SALEM–Signs are expected to go up next month for new truck routes which could mean less truck traffic coming through Salem.

“We’ll see some real benefits, especially in downtown,” Sustainable Opportunity Development Center Executive Director Michael Mancuso said recently.

The status of the project to reroute trucks was just one of the many topics covered by Mancuso during his report to city council’s Economic Development Committee. The verbal report covered some of the highlights of a written report detailing second quarter economic development activities of the SOD Center.

Mancuso handles economic development for the city through the SOD Center. Besides meeting regularly with Mayor John Berlin, he also keeps council updated quarterly on major projects, along with downtown redevelopment efforts, industrial development, residential development and commercial development, expansion/retention efforts, attraction efforts, promotion efforts, strategic planning efforts, the building and maintaining of partnerships and continued focuses and recommendations.

The report noted how more than 1,000 tractor trailers travel through downtown Salem on a daily basis and establishing a truck route for state Route 14 along the bypass should cut that number down. There’s also a hope that moving truck traffic to the northern bypass will create some economic development possibilities in that area where there’s already a tax increment financing zone established.

Some of the other topics discussed included getting a property near Cunningham and State actively back on the market for development and a new project for a shovel ready industrial site in the city. Details about the shovel ready site could not be disclosed at this point.

Mancuso said there’s a need to promote new tax incentive programs available through the city and promote the downtown. For recommendations, he said one of the most important is enforcement of the International Property Maintenance Code in the C-3 downtown business zone and enforcement of the new vacant building ordinance throughout the city.

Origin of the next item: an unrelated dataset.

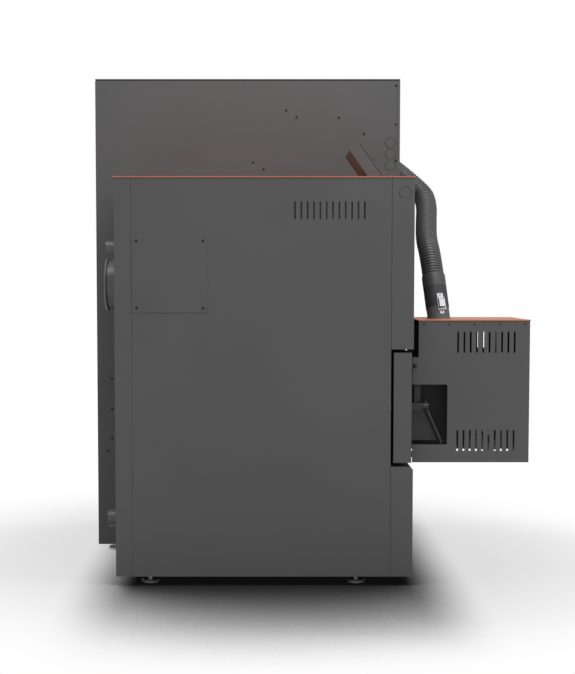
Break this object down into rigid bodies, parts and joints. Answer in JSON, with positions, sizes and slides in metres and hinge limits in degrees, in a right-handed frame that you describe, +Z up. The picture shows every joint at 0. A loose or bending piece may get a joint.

Councilman Geoff Goll, who attended the meeting, questioned whether Mancuso was receiving weekly reports on IPMC enforcement or anything on the vacant building ordinance.

“We need to absolutely go after enforcement on these,” Mancuso said.

The vacant building ordinance requires owners of vacant properties to show that they’re being maintained or put on the market while the IPMC requires owners to keep up with maintenance on their buildings, such as fixing broken windows or addressing structural issues.